O primeiro é considerar a floresta amazônica o pulmão do mundo. Não é nada disso. Funciona mais como uma esponja que absorve o dióxido de carbono da atmosfera e, dessa forma, reduz o efeito estufa. No processo de fotossíntese grandes quantidades de carbono – o principal fator do aquecimento – se transforma em biomassa. Se a Amazônia fosse completamente desmatada lançaria na atmosfera cerca de 50 milhões de toneladas de carbono por ano, uma quantidade que os seres vivos não podem suportar, causando uma mortandade em massa. Por isso, a dívida da humanidade com a floresta amazônica brasileira pela absorção do carbono chega, segundo a prestigiosa Fundação Getúlio Vargas, a cerca de US$ 35 bilhões.

O segundo equívoco é imaginar que a Amazônia possa ser o celeiro do mundo. É uma crença muito difundida, mas errônea. Na realidade, a floresta vive de si mesma e, em grande parte, para si mesma. É exuberante, mas seu solo é pobre de húmus, com apenas de 30 a 40 centímetros. A floresta cresce, de fato, sobre o solo, não a partir do solo. O solo é apenas o suporte de uma intrincada trama de raízes que se entrelaçam e se sustentam mutuamente desde a base. Por esta razão, quando se derruba uma árvore se arrasta várias outras juntas. Onde não há árvores as chuvas torrenciais levam o húmus e aflora a areia. Por essa razão se diz que a Amazônia pode se transformar em savana ou deserto. Mas jamais poderá ser o celeiro do mundo.

Até 1968, a Amazônia estava praticamente intacta. Desde então, quando começaram a ser introduzidos os grandes projetos de industrialização e hidroelétricas, os extensivos cultivos de soja e as grandes pastagens para o gado, além da colonização desorganizada, iniciou-se a devastação da floresta. Hoje em dia estão desmatados 800 mil quilômetros quadrados, 16% dos 3,5 milhões de quilômetros quadrados do território amazônico brasileiro.

Ao assumir seu primeiro mandato em janeiro de 2003, o Presidente Lula quis iniciar uma nova política amazônica. Nomeou como ministra do Meio Ambiente Marina Silva, ex-camponesa seringueira e colaboradora de Chico Mendes, mártir da preservação amazônica. Sua perspectiva básica é uma visão transversal de todas as esferas de governo, que devem considerar por igual os aspectos ambientais.
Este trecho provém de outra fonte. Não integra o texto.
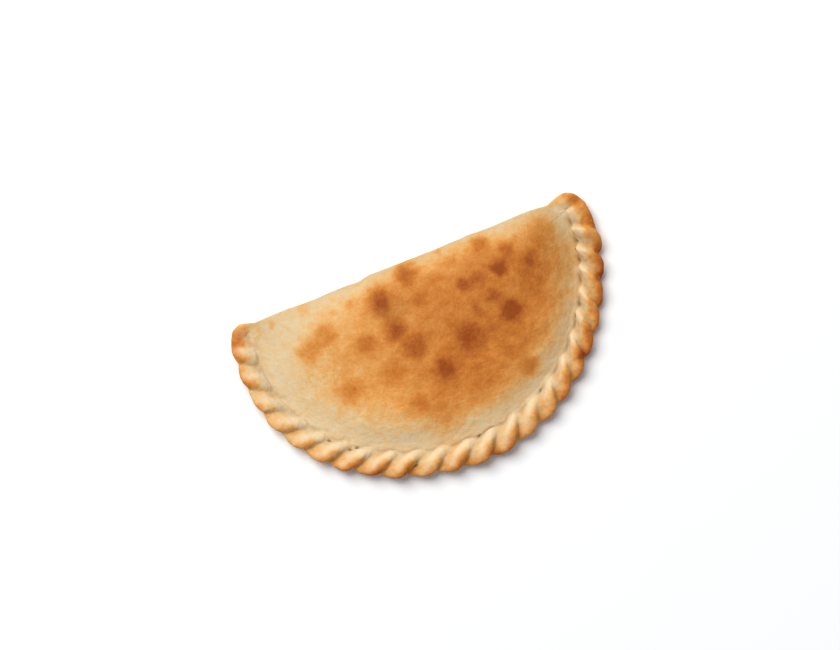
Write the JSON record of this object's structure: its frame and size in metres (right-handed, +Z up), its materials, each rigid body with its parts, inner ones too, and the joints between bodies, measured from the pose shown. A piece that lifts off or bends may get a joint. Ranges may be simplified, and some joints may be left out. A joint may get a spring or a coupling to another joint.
{
  "type": "calzone",
  "caption": "Baked calzone: a half-moon pillow of folded dough with a domed browned top, a rounded fold along its back and a rope-crimped edge, lying on a flat underside.",
  "frame": {"origin": "on the underside, at the middle of the length and width", "axes": "+X along the fold, +Y towards the fold, -Y towards the crimped edge, +Z up"},
  "size_m": [0.251, 0.1428, 0.042],
  "materials": {
    "crust": "baked wheat dough, matt, cream to golden brown with darker spots and a dusting of flour"
  },
  "bodies": {
    "root": {"calzone": "crust"}
  },
  "joints": []
}
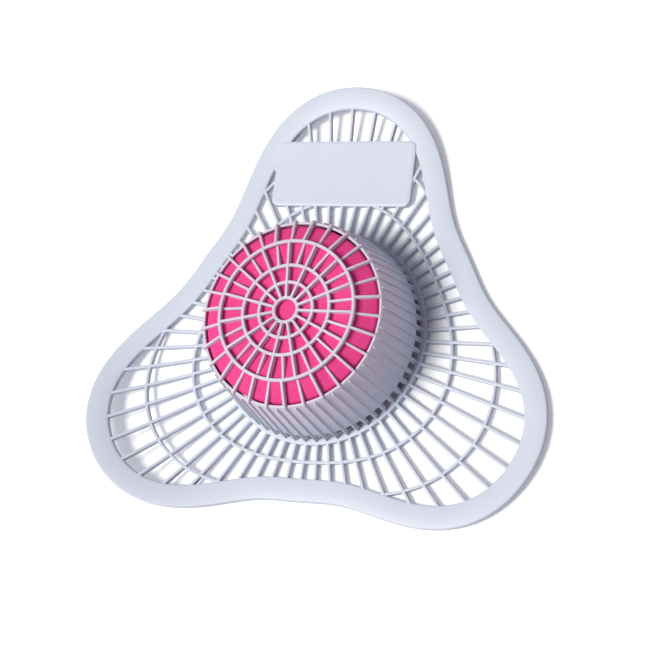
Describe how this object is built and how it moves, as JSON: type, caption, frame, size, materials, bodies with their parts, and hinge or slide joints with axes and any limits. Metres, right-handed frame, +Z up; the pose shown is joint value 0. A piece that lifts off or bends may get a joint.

A ministra encontrou um quadro desolador. No período 2000/2001, a área desmatada chegou a 18.165 quilômetros quadrados, e no ano seguinte a 23.143 quilômetros quadrados. Para reverter está situação o governo aprovou em 2004 o Plano de Ação para a Prevenção e o Controle do Desmatamento Amazônico, que inclui a atuação de 13 ministérios. Os resultados são positivos. No período 2004/2005, a taxa de desmatamento caiu em 31% e estima-se um resultado superior para 2006.

Também foi aprovada a Lei de Gestão de Florestas Públicas que define três formas para a produção sustentável: criação de unidades de conservação para uso sustentável de 15 milhões de hectares: áreas destinadas a empregos comunitários, como assentamentos florestais e reservas; e, por fim, contratos de concessão florestal para licitações públicas para a exploração de produtos e serviços florestais sob uma severa vigilância dos órgãos ambientais.

Atualmente estão certificados e controlados cerca de 1,4 milhões de hectares de florestas naturais. A meta consiste em chegar, no prazo de 10 anos, a cerca de 50 milhões de hectares protegidos na Amazônia. O governo Lula está criando consciência sobre a importância estratégica que a Amazônia tem para o Brasil e o mundo. Isto ocorre em meio a muitas contradições provenientes de um passado de abandono, mas o caminho é claro. Se for mantido, se poderá salvar este patrimônio da Terra para a humanidade. (IPS/Envolverde)

(*) Leonardo Boff, teólogo e ambientalista, é membro da Carta da Terra e ganhador do prêmio Nobel Alternativo da Paz.